Licensors should include audit rights that allow periodic verification of sales records, royalty calculations, and compliance with reporting obligations. Specify the frequency, scope, notice requirements, and limitations on auditors to protect both parties’ operational confidentiality while ensuring transparent accounting. Also define remedies for discrepancies found during audits, including repayment, interest, and the cost-shifting mechanisms when significant underreporting is discovered. Effective audit provisions deter misreporting and facilitate accurate royalty collection and financial oversight.
Distribution agreements can limit online sales by setting authorized channels, territorial restrictions, and rules for marketplace listings.

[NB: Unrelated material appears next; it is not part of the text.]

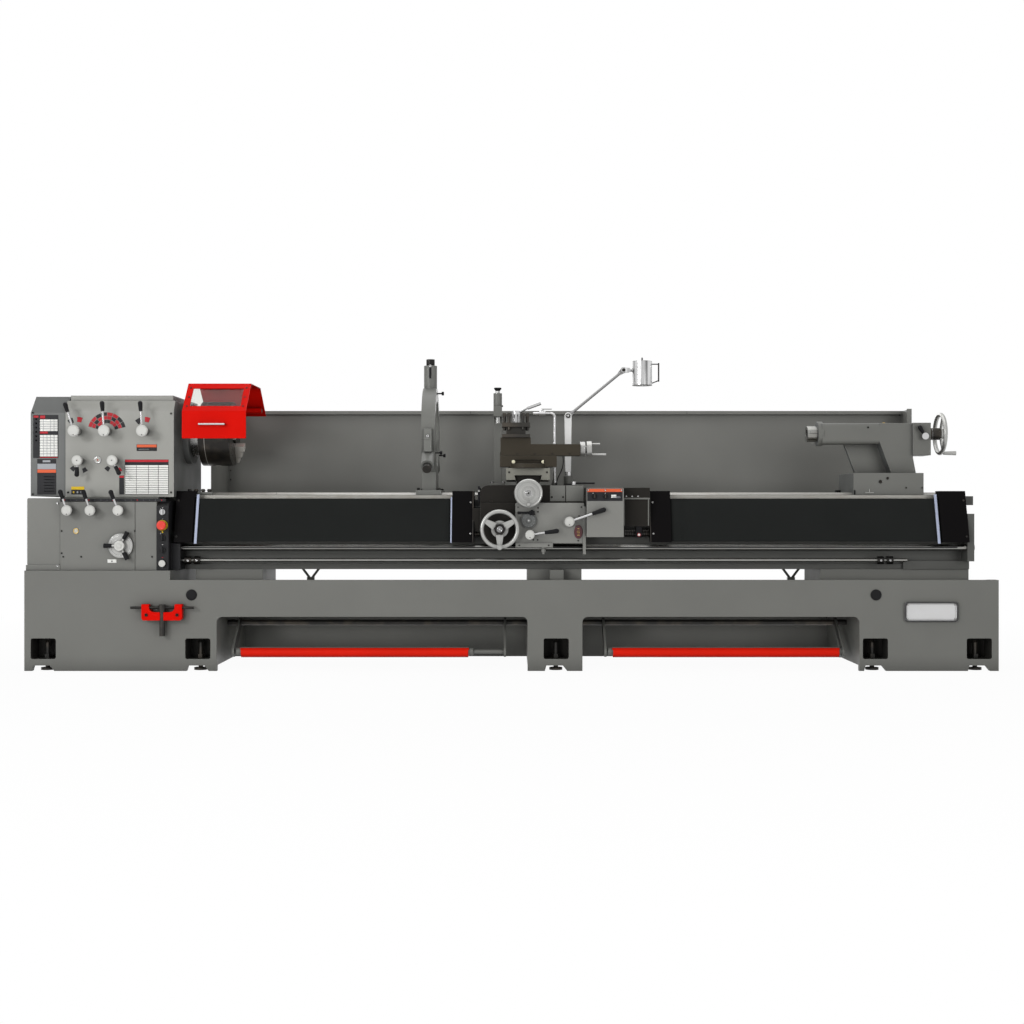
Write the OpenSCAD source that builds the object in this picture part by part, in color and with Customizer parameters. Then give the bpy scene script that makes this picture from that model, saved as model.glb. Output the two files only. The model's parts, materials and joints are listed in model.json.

Contracts should specify permitted e-commerce platforms, pricing policies, and enforcement against unauthorized online sellers to maintain brand positioning and prevent price erosion. However, online marketplace restrictions must be drafted carefully to comply with competition and antitrust laws. Clear expectations and monitoring procedures help enforce online sales policies while avoiding contractual terms that could unfairly restrict competition.
Cross-border distribution agreements should allocate responsibility for customs clearance, duties, and taxes, and specify Incoterms for delivery obligations and risk allocation. Defining which party handles export compliance and trade documentation reduces delays and liability for regulatory violations at the border. Tax considerations, including VAT, withholding taxes, and transfer pricing effects, should be addressed with local counsel input. Clauses for currency conversion, payment mechanisms, and indemnities for customs or tax liabilities provide clarity and reduce financial exposure in international transactions.